- **Problem statement**: Repeat the line that contains "Write the OpenSCAD", the line that contains "of the mask.", and all lines between them, exactly and with no other lines.
#####
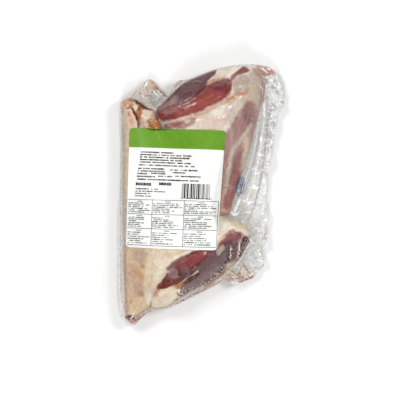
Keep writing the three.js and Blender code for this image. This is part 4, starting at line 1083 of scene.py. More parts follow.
def shank_mesh(which, material, sizes):
    """One shank: its outline with a rounded flank, up to the film above and down to the film below."""
    rim = outline(which)
    flank, gap = sizes.flank / MM, sizes.film_gap / MM
    top, under = film_heights()
    parts = []
    for step in MEAT_LATTICE:
        points, reach, foot = lattice(rim, step)
        turn = np.minimum(reach / flank, 1) * math.pi / 2
        drawn = np.where(reach < flank, flank * (1 - np.cos(turn)), reach)
        parts.append((foot + (points - foot) * (drawn / reach)[:, None], np.sin(turn), reach))
    (above, rise, _), (below, fall, depth) = parts
    faces = solid_faces(rim, above, below)
    plan = np.vstack([rim, above, below])
    colour, lean, grain, relief = tissue(which, plan)
    n, m = len(rim), len(rim) + len(above)
    z = np.full(len(plan), float(SEAM_HEIGHT))
    relief[:n] = 0
    z[n:m] += rise * (top(above) - gap - SEAM_HEIGHT) + relief[n:m] * rise
    z[m:] -= fall * (SEAM_HEIGHT - under(below) - gap - (0.1 if which == "lower" else 0))
    # The underside isn't seen in the photograph: broad muscles under a cover of fat.
    blotch = smoothstep(-0.15, 0.35, noise(below, 30, 51) + 0.3 * noise(below, 9, 52))
    hidden = palette("fat_white")[:3] * (1 - blotch[:, None]) + palette("muscle_mauve")[:3] * blotch[:, None]
    share = smoothstep(0, flank, depth)
    colour[m:] += (hidden - colour[m:]) * share[:, None]
    lean[m:] += (blotch - lean[m:]) * share
    along = plan[:, 0] * np.cos(grain) + plan[:, 1] * np.sin(grain)
    across = plan[:, 1] * np.cos(grain) - plan[:, 0] * np.sin(grain)
    colour = np.column_stack([colour, np.ones(len(colour))])
    return new_mesh(f"shank_{which}", np.column_stack([plan, z]), faces, material, tissue=colour, lean=lean,
                    fibre=np.column_stack([along, across, z]))


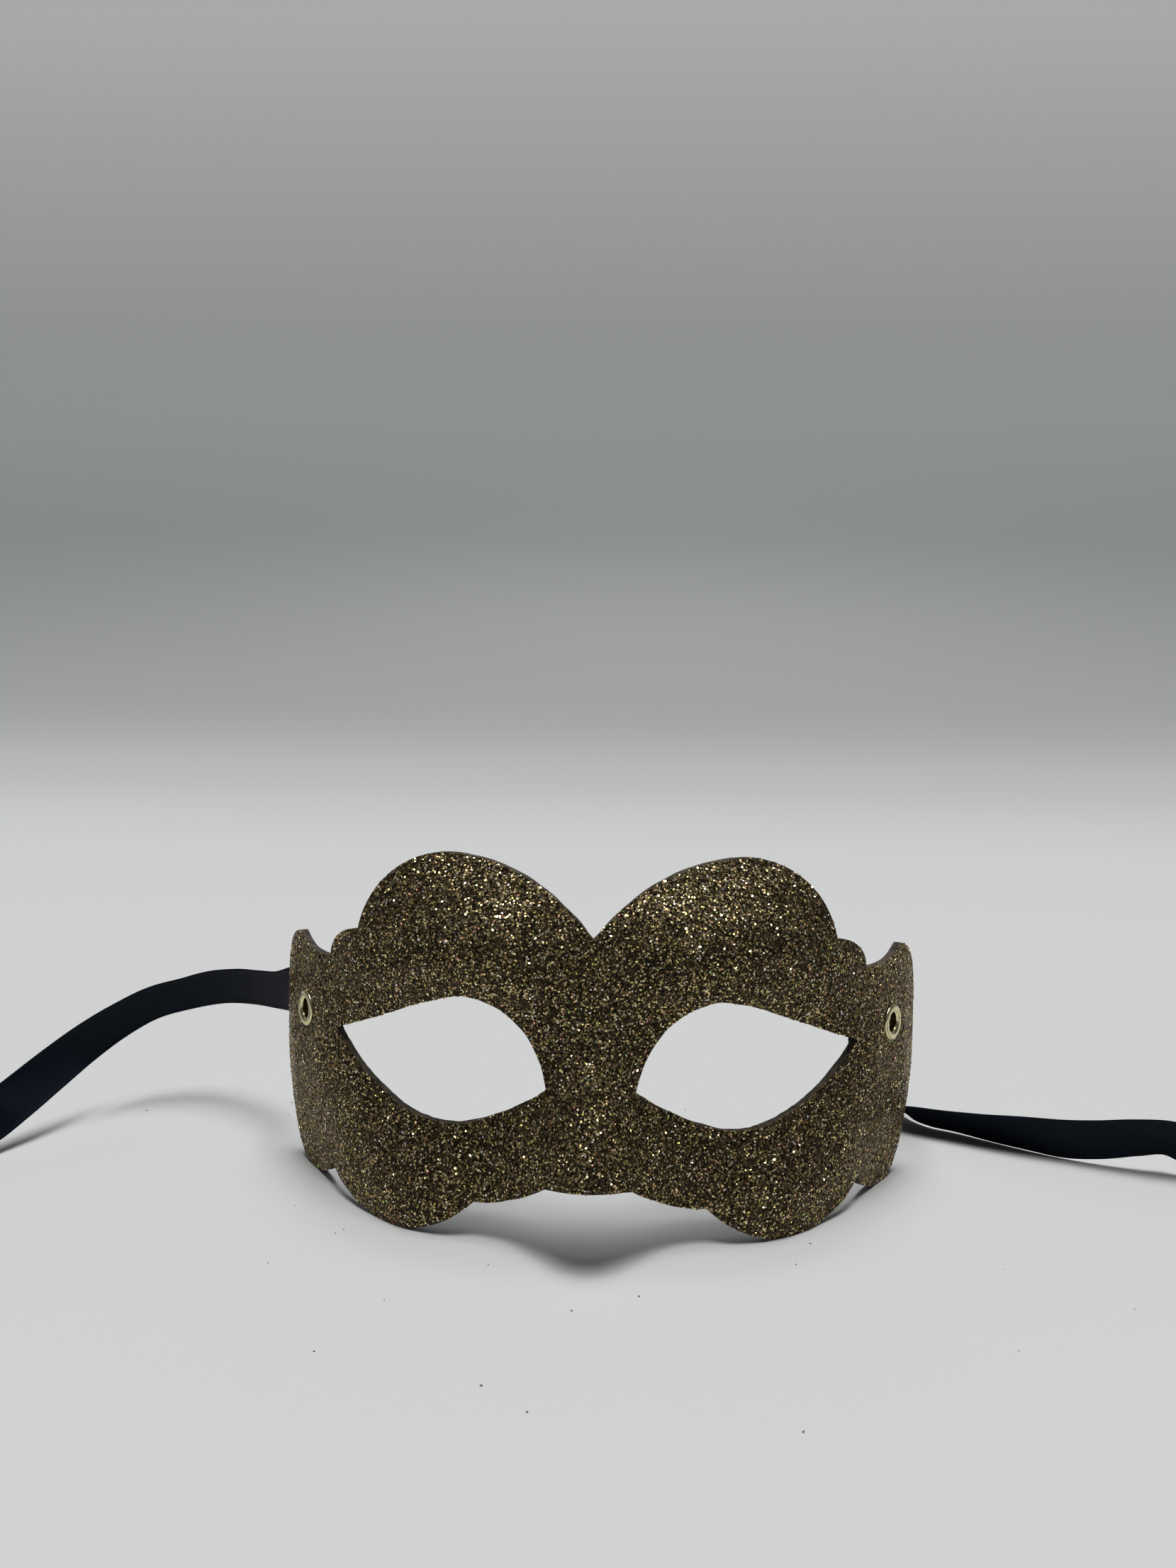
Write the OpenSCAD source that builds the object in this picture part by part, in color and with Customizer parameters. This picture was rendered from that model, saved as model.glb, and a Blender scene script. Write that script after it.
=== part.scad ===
// Venetian half mask: a papier-mache shell with a glitter coat in front and a
// black lining behind, two brass eyelets with their back washers, and two
// satin tie ribbons that the eyelets clench to the inside of the wings.
// Axes: X to the mask's right as seen from the front, front faces -Y, +Z up.
// The origin is on the table, under the middle of the mask.

/* [Mask outline] */
// Overall width across the rear edges of the wings
mask_w = 176; // [170:1:216]
// Overall height from the table to the tops of the lobes
mask_h = 91; // [86:1:112]
// Width of the front panel, between the notches under the wings
front_w = 137; // [133:1:143]
// Distance of each lobe's top from the centre line
lobe_x = 37; // [34:1:40]
// Depth of the V notch below the tops of the lobes
v_drop = 18; // [14:1:22]
// Radius of each lobe's round outer side
lobe_side_r = 23.5; // [22:0.5:25]
// Radius of the small scallop beside each lobe
shoulder_r = 9.2; // [7.5:0.1:10]
// Drop from the tops of the lobes to the top edge of the wings
wing_drop = 29.5; // [27:0.5:32]
// Height of the horn on the top corner of each wing
horn_h = 3.5; // [1:0.5:6]
// Distance of the horn's tip from the wing's rear edge, seen from the front
horn_in = 6.5; // [5:0.5:8]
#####
- **Solution**:
Write the OpenSCAD source that builds the object in this picture part by part, in color and with Customizer parameters. This picture was rendered from that model, saved as model.glb, and a Blender scene script. Write that script after it.
=== part.scad ===
// Venetian half mask: a papier-mache shell with a glitter coat in front and a
// black lining behind, two brass eyelets with their back washers, and two
// satin tie ribbons that the eyelets clench to the inside of the wings.
// Axes: X to the mask's right as seen from the front, front faces -Y, +Z up.
// The origin is on the table, under the middle of the mask.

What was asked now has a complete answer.